Most Major Automakers Saw Declines

Automakers that have chosen to keep larger fleets of passenger vehicles likely paid for the decision in September. The sale of passenger vehicles attributed to much of September’s decline. Ford and Toyota experienced a decrease in sales of 11.2 and 10.4 percent respectively. Nissan and Honda, automakers who also have mixed SUV and passenger fleets, also experienced declines of 12.2 and 7 percent respectively.

Brands that have decided to focus more of their branding and attention to SUVs were able to escape the downturn. Subaru and Fiat Chrysler continue to defy expectations. Subaru saw an increase of 3.5 percent, while Jeep’s popularity helped Fiat Chrysler to a sales bump of 14.7 percent. General Motors no longer provides quarterly results, but the maker did express they saw declines as a result of higher SUV sales. Cox Automotive and Edmunds has their estimated sales decrease slightly over 15 percent.

Loans, Down Payments, and Financing Do Not Bode Well for the Future

Each month, the state of loan terms, down payments, and financing percentages are having more of an impact on car sales. In September, the average loan payment increased from $3,187 in September 2017 to $4,198 this year.
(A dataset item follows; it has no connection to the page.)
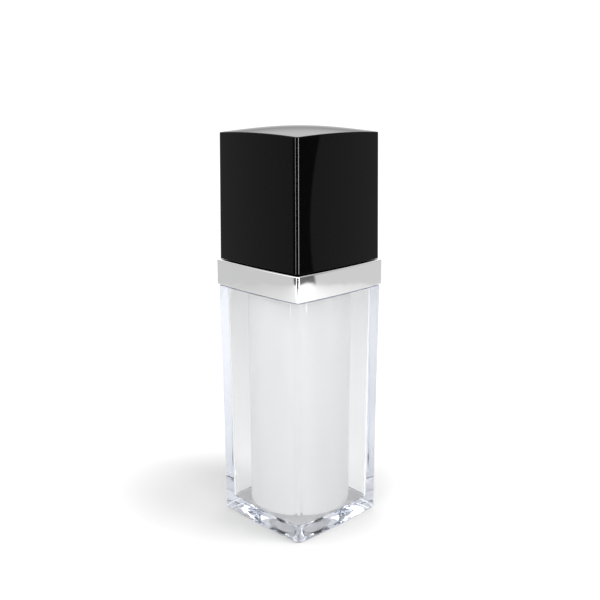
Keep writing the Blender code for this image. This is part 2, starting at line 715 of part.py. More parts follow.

That number was $3,555 just five years ago. Also, only 5.6 percent of car buyers are receiving zero percent finance loans. This is down from ten percent when compared to last year, the lowest it has been since2005. However, average loan terms contracted were at their lowest at 68.7 months in September 2017 compared to 69.4 months last year this time. The trend of rising interest rates is likely not going to slow down or improve upon these factors. The average percentage rate for new vehicles in September is 5.8 percent, an increase from 4.8 percent in 2017. If this trend continues, it is likely that we will continue to see unfavorable buying conditions for consumers.

Final Thoughts

This is one of the first months of the year that has started to reveal the impact of rising interest rates, down payments, and higher new car prices. According to Kelley Blue Book, average new car prices have seen a two percent year-over-year increase. The estimated average transaction price for light vehicles in the United States is $35,742. These rising prices and rates in September may be the turning point for the rest of 2018, and it could be an indicator of what is to come in the lead up to January.